* **Task details**
The data below holds the lines to copy: everything from the line containing "wall_plate();" to the line containing "if empty is", both ends included, set down exactly.
☆ ☆ ☆ ☆
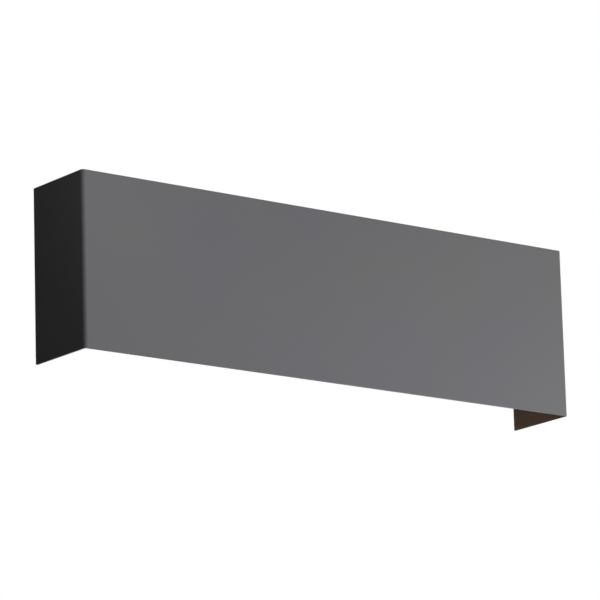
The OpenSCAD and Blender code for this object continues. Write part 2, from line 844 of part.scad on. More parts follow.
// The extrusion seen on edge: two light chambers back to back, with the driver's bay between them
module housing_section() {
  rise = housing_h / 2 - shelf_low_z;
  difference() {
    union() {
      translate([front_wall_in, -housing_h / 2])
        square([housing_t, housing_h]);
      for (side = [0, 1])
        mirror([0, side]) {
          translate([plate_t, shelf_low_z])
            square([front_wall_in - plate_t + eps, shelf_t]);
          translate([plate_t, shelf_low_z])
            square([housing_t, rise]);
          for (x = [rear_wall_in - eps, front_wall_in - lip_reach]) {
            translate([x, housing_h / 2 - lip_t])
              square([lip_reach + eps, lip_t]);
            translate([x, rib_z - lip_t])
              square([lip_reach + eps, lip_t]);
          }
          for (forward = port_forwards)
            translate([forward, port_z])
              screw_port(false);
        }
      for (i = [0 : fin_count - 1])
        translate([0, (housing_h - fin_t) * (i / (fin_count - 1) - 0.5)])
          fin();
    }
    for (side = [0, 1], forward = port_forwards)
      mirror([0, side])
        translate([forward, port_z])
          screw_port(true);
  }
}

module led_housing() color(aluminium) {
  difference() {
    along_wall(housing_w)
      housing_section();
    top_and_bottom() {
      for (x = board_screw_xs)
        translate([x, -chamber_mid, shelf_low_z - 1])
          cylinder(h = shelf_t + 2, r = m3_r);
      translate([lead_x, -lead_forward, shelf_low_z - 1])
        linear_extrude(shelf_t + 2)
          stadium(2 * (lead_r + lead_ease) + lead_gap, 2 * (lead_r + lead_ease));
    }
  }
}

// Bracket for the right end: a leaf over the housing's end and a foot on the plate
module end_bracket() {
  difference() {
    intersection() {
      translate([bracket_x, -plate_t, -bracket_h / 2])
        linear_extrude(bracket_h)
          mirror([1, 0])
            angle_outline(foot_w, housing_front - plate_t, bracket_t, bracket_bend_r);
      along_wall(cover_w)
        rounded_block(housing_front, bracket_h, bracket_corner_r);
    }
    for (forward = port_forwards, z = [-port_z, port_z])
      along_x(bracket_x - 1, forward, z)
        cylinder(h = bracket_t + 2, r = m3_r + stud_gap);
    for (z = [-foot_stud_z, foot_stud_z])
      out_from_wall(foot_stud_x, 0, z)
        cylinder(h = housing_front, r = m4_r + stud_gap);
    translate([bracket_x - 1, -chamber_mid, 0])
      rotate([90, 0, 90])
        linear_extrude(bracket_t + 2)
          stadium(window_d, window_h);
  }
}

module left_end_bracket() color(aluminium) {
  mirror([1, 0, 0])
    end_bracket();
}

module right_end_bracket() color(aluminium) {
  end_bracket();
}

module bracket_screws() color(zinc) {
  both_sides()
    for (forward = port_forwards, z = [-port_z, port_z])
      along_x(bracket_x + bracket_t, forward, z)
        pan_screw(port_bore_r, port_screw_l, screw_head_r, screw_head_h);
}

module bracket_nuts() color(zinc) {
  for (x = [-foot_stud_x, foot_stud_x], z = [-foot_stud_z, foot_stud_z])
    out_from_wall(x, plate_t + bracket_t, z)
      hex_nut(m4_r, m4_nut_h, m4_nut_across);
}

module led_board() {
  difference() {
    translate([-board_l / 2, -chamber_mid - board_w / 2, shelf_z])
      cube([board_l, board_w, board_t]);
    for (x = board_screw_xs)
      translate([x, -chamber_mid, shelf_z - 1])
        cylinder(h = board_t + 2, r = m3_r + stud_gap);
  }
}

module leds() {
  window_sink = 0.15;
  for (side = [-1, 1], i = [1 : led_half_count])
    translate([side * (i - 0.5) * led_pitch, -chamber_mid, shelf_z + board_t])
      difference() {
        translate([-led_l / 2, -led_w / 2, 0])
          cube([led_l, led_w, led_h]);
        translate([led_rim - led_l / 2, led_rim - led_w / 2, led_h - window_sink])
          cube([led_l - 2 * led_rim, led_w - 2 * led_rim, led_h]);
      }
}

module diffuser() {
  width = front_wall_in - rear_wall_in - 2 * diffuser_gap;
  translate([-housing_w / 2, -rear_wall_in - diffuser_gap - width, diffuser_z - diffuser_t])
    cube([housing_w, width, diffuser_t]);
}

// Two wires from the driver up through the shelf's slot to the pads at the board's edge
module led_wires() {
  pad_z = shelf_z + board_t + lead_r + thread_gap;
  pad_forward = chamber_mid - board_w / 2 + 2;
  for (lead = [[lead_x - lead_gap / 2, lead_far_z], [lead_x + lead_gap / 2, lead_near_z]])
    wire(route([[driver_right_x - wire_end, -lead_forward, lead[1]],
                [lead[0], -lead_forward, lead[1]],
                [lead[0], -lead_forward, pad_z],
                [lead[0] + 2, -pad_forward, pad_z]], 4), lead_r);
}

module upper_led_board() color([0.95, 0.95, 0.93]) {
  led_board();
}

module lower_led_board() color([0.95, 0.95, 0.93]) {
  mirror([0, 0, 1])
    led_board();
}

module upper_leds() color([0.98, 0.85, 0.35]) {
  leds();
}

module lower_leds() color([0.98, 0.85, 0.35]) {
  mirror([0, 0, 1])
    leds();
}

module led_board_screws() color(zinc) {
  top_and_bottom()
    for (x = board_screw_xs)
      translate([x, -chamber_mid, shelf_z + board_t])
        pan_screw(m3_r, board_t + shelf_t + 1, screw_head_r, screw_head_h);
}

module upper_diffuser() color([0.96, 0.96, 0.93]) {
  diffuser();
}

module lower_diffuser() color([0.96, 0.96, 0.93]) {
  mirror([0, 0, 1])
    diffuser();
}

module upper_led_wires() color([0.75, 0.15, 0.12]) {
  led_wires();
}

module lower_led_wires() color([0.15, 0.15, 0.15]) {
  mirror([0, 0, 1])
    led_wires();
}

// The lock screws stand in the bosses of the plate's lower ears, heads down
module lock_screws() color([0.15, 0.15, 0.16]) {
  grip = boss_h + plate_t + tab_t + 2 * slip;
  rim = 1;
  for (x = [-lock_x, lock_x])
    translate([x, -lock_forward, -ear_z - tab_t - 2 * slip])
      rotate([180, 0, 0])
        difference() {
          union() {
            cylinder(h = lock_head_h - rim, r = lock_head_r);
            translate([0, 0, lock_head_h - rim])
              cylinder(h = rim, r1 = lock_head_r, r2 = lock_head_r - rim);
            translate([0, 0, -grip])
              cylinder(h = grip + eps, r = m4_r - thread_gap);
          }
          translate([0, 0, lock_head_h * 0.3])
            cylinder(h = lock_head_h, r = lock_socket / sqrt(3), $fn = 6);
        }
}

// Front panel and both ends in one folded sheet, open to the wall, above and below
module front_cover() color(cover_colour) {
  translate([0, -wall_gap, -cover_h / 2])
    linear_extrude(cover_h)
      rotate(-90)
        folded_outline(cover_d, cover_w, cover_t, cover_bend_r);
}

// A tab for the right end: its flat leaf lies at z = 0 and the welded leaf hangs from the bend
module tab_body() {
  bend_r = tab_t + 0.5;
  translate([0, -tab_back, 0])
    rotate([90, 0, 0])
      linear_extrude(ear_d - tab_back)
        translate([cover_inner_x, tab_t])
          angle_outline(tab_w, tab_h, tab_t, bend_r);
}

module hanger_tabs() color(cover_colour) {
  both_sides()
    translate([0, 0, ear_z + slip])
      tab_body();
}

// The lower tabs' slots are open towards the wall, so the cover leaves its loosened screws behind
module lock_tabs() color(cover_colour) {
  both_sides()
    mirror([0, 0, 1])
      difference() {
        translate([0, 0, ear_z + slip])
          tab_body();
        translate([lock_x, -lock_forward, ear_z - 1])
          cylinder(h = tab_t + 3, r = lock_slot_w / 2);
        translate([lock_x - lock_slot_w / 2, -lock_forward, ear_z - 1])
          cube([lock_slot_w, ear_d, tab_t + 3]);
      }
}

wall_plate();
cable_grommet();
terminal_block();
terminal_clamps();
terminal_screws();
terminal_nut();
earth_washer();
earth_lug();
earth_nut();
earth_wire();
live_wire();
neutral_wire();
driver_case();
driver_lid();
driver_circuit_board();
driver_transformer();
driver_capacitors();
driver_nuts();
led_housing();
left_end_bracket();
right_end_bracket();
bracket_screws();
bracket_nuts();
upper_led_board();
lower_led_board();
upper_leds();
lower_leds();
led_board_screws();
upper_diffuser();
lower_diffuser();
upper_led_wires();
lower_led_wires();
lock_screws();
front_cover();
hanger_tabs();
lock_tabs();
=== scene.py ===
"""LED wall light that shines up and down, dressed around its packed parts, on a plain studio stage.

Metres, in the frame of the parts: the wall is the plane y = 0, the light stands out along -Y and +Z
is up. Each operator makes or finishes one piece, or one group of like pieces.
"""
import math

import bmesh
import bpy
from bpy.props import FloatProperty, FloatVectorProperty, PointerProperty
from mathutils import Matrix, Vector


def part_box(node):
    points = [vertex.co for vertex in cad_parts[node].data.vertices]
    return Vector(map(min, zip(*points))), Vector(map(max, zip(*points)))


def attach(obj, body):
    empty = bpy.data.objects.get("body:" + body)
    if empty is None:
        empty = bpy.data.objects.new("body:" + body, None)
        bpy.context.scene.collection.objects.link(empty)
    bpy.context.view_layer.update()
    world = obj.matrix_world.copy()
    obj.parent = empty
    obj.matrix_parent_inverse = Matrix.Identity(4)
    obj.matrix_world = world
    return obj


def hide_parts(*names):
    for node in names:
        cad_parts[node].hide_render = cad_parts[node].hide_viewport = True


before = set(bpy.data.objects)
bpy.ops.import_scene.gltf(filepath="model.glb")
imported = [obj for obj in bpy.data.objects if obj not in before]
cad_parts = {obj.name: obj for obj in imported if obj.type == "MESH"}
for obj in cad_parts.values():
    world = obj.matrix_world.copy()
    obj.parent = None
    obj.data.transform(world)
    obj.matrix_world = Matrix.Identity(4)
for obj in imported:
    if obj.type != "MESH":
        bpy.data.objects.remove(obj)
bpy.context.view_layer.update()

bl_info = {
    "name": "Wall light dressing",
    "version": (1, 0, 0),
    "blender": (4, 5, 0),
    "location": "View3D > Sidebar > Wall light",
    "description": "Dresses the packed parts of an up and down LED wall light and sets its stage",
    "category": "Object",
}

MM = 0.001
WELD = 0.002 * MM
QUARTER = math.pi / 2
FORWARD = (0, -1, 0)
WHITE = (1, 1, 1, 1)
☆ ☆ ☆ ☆
* **Answer to the exercise**
wall_plate();
cable_grommet();
terminal_block();
terminal_clamps();
terminal_screws();
terminal_nut();
earth_washer();
earth_lug();
earth_nut();
earth_wire();
live_wire();
neutral_wire();
driver_case();
driver_lid();
driver_circuit_board();
driver_transformer();
driver_capacitors();
driver_nuts();
led_housing();
left_end_bracket();
right_end_bracket();
bracket_screws();
bracket_nuts();
upper_led_board();
lower_led_board();
upper_leds();
lower_leds();
led_board_screws();
upper_diffuser();
lower_diffuser();
upper_led_wires();
lower_led_wires();
lock_screws();
front_cover();
hanger_tabs();
lock_tabs();
=== scene.py ===
"""LED wall light that shines up and down, dressed around its packed parts, on a plain studio stage.

Metres, in the frame of the parts: the wall is the plane y = 0, the light stands out along -Y and +Z
is up. Each operator makes or finishes one piece, or one group of like pieces.
"""
import math

import bmesh
import bpy
from bpy.props import FloatProperty, FloatVectorProperty, PointerProperty
from mathutils import Matrix, Vector


def part_box(node):
    points = [vertex.co for vertex in cad_parts[node].data.vertices]
    return Vector(map(min, zip(*points))), Vector(map(max, zip(*points)))


def attach(obj, body):
    empty = bpy.data.objects.get("body:" + body)
    if empty is None:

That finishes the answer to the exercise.